**TASK PROMPT**. Reproduce each line exactly, including spacing and punctuation.

**RECORDED DATA**.

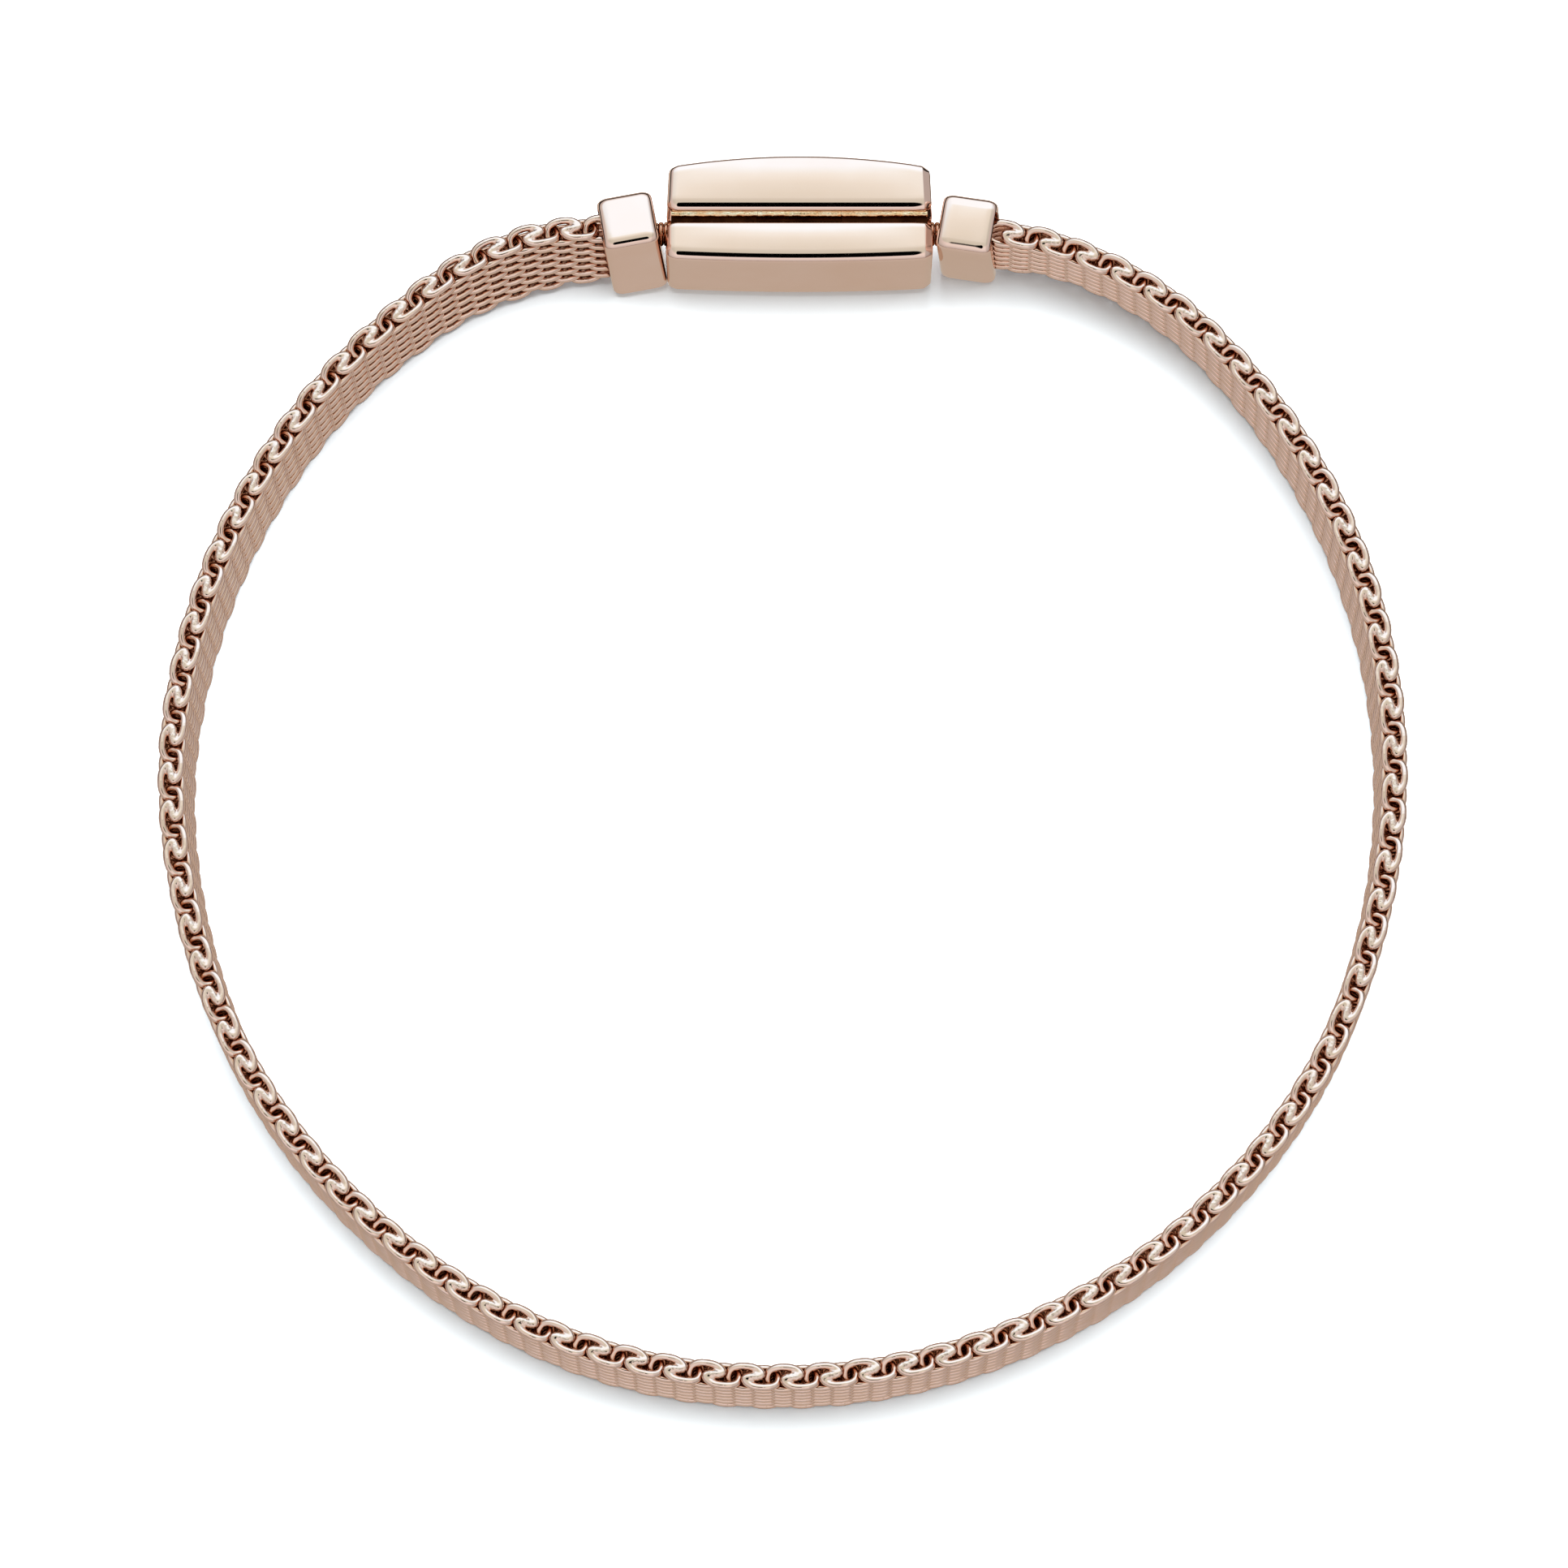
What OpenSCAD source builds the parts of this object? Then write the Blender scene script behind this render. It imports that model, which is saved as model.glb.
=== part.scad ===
// Mesh bracelet: a woven wire band closed by a two-part rectangular clasp.
// The ring stands on its lower edge. +Z is up, +Y points at the clasp,
// and the origin is under the middle of the ring, at the height of the surface it stands on.
// All lengths are in millimetres and all angles in degrees.

/* [Mesh band] */
// Width of the band, from its lower edge to its upper edge
band_w = 5.4; // [5.0:0.1:5.6]
// Thickness of the band
band_t = 1.3; // [1.1:0.05:1.4]
// Bevel along the band's four long edges
band_bevel = 0.25; // [0.15:0.05:0.4]
// Number of sections along the band
band_steps = 108; // [72:6:132]

/* [End beads] */
// Length of a bead along the band
bead_l = 2.74; // [2.6:0.02:2.8]
// Depth of a bead, from its inner to its outer face
bead_d = 2.82; // [2.6:0.02:2.9]
// Height of a bead
bead_h = 6.0; // [5.9:0.05:6.1]
// Radius of a bead's edges
bead_r = 0.45; // [0.3:0.05:0.5]
// How far the band goes into a bead
bead_pocket = 0.75; // [0.6:0.05:0.8]

/* [Clasp] */
// Length of the clasp at its seam
clasp_l = 13.1; // [12.9:0.1:13.1]
// Height of the clasp
clasp_h = 5.0; // [4.9:0.05:5.1]
// Height of the clasp's underside above the surface
clasp_lift = 0.5; // [0.4:0.05:0.6]
// Sideways place of the clasp's middle
clasp_x = 0.75; // [0.72:0.01:0.78]
// Place of the seam between the two halves
seam_y = 27.48; // [27.4:0.01:27.6]
// Depth of the outer half
lid_d = 3.27; // [3.1:0.01:3.3]
// Depth of the inner half
base_d = 2.24; // [2.1:0.01:2.3]
// How far the outer face bulges in its middle
lid_bow = 0.5; // [0.3:0.05:0.6]
// How far the inner face bulges in its middle
base_bow = 0.16; // [0.1:0.02:0.3]
// How much shorter the outer face is than the seam
lid_taper = 0.4; // [0.2:0.1:0.6]
// Radius of the clasp's edges
clasp_r = 0.42; // [0.3:0.02:0.5]
// Gap between the two halves
seam_gap = 0.04; // [0.02:0.01:0.06]

/* [Hinge] */
// Depth of the hinge axis below the clasp's upper face
axis_depth = 0.45; // [0.42:0.01:0.5]
// Distance of the hinge axis from the seam, on the outer half's side
axis_out = 0.345; // [0.335:0.005:0.35]
// Outer radius of the hinge knuckles
knuckle_r = 0.15; // [0.14:0.005:0.155]
// Radius of the hinge pin
pin_r = 0.08; // [0.06:0.01:0.08]
// Radial clearance round the pin
pin_clear = 0.02; // [0.01:0.01:0.02]
// Length of the whole hinge barrel
barrel_l = 12.6; // [12:0.1:12.6]
// Length of the outer half's middle knuckle
mid_knuckle = 4.1; // [3.5:0.1:5]
// Distance from the seam to the groove's wall on the outer half
lid_wall = 0.53; // [0.52:0.005:0.54]
// Distance from the seam to the groove's wall on the inner half
base_wall = 0.22; // [0.2:0.01:0.26]
// Radius of the outer half's upper edge along the groove
lid_lip = 0.40; // [0.36:0.02:0.5]
// Radius of the inner half's upper edge along the groove
base_lip = 0.12; // [0.08:0.02:0.16]

/* [Necks] */
// Radius of the neck between a bead and the clasp
neck_r = 0.6; // [0.5:0.02:0.62]
// Radius of the knob on the neck's end, inside the clasp
knob_r = 1.05; // [0.9:0.05:1.1]
// Length of the knob
knob_l = 1.15; // [0.9:0.05:1.2]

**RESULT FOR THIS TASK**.
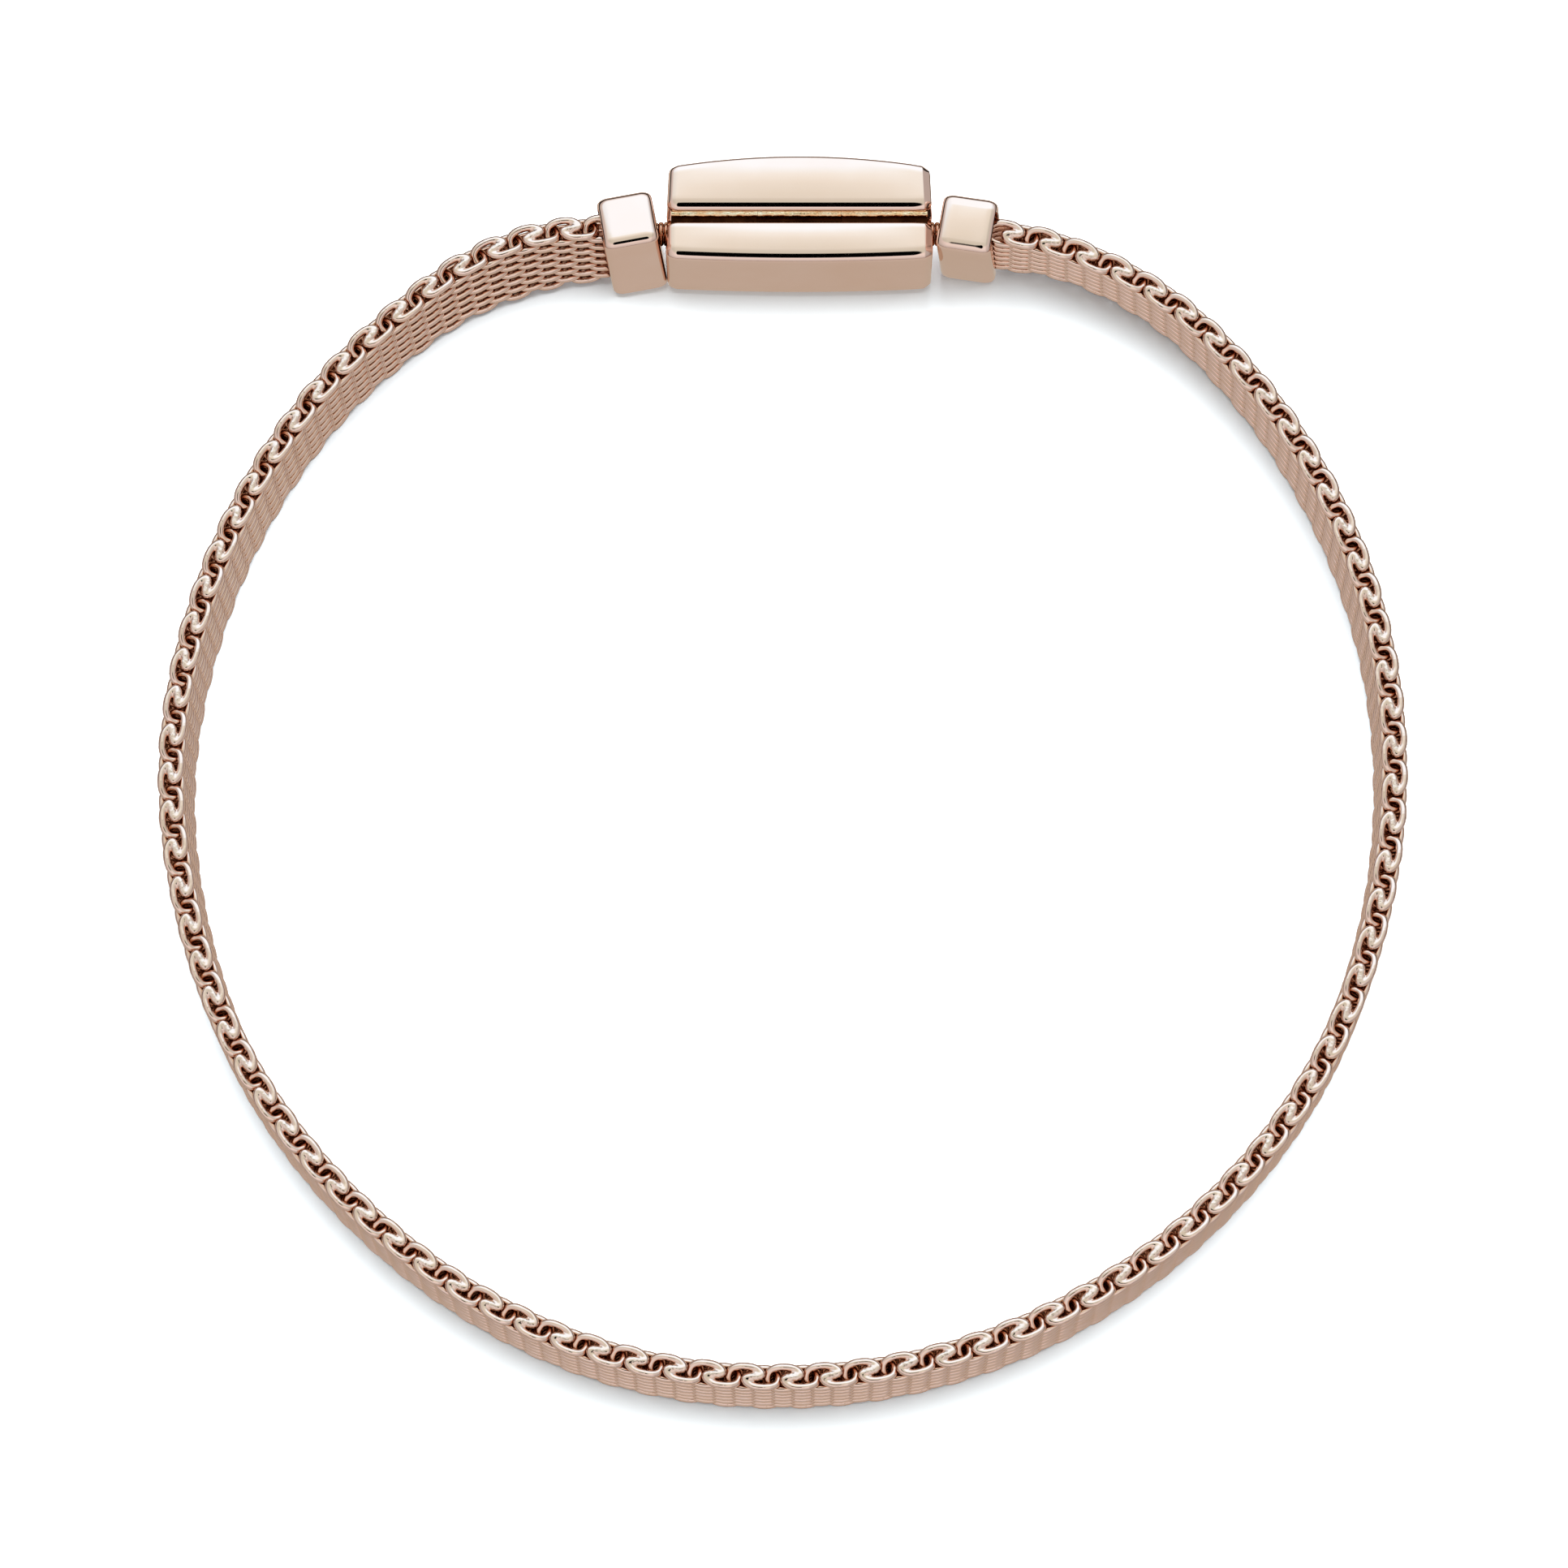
What OpenSCAD source builds the parts of this object? Then write the Blender scene script behind this render. It imports that model, which is saved as model.glb.
=== part.scad ===
// Mesh bracelet: a woven wire band closed by a two-part rectangular clasp.
// The ring stands on its lower edge. +Z is up, +Y points at the clasp,
// and the origin is under the middle of the ring, at the height of the surface it stands on.
// All lengths are in millimetres and all angles in degrees.

/* [Mesh band] */
// Width of the band, from its lower edge to its upper edge
band_w = 5.4; // [5.0:0.1:5.6]
// Thickness of the band
band_t = 1.3; // [1.1:0.05:1.4]
// Bevel along the band's four long edges
band_bevel = 0.25; // [0.15:0.05:0.4]
// Number of sections along the band
band_steps = 108; // [72:6:132]

/* [End beads] */
// Length of a bead along the band
bead_l = 2.74; // [2.6:0.02:2.8]
// Depth of a bead, from its inner to its outer face
bead_d = 2.82; // [2.6:0.02:2.9]
// Height of a bead
bead_h = 6.0; // [5.9:0.05:6.1]
// Radius of a bead's edges
bead_r = 0.45; // [0.3:0.05:0.5]
// How far the band goes into a bead
bead_pocket = 0.75; // [0.6:0.05:0.8]

/* [Clasp] */
// Length of the clasp at its seam
clasp_l = 13.1; // [12.9:0.1:13.1]
// Height of the clasp
clasp_h = 5.0; // [4.9:0.05:5.1]
// Height of the clasp's underside above the surface
clasp_lift = 0.5; // [0.4:0.05:0.6]
// Sideways place of the clasp's middle
clasp_x = 0.75; // [0.72:0.01:0.78]
// Place of the seam between the two halves
seam_y = 27.48; // [27.4:0.01:27.6]
// Depth of the outer half
lid_d = 3.27; // [3.1:0.01:3.3]
// Depth of the inner half
base_d = 2.24; // [2.1:0.01:2.3]
// How far the outer face bulges in its middle
lid_bow = 0.5; // [0.3:0.05:0.6]
// How far the inner face bulges in its middle
base_bow = 0.16; // [0.1:0.02:0.3]
// How much shorter the outer face is than the seam
lid_taper = 0.4; // [0.2:0.1:0.6]
// Radius of the clasp's edges
clasp_r = 0.42; // [0.3:0.02:0.5]
// Gap between the two halves
seam_gap = 0.04; // [0.02:0.01:0.06]

/* [Hinge] */
// Depth of the hinge axis below the clasp's upper face
axis_depth = 0.45; // [0.42:0.01:0.5]
// Distance of the hinge axis from the seam, on the outer half's side
axis_out = 0.345; // [0.335:0.005:0.35]
// Outer radius of the hinge knuckles
knuckle_r = 0.15; // [0.14:0.005:0.155]
// Radius of the hinge pin
pin_r = 0.08; // [0.06:0.01:0.08]
// Radial clearance round the pin
pin_clear = 0.02; // [0.01:0.01:0.02]
// Length of the whole hinge barrel
barrel_l = 12.6; // [12:0.1:12.6]
// Length of the outer half's middle knuckle
mid_knuckle = 4.1; // [3.5:0.1:5]
// Distance from the seam to the groove's wall on the outer half
lid_wall = 0.53; // [0.52:0.005:0.54]
// Distance from the seam to the groove's wall on the inner half
base_wall = 0.22; // [0.2:0.01:0.26]
// Radius of the outer half's upper edge along the groove
lid_lip = 0.40; // [0.36:0.02:0.5]
// Radius of the inner half's upper edge along the groove
base_lip = 0.12; // [0.08:0.02:0.16]

/* [Necks] */
// Radius of the neck between a bead and the clasp
neck_r = 0.6; // [0.5:0.02:0.62]
// Radius of the knob on the neck's end, inside the clasp
knob_r = 1.05; // [0.9:0.05:1.1]
// Length of the knob
knob_l = 1.15; // [0.9:0.05:1.2]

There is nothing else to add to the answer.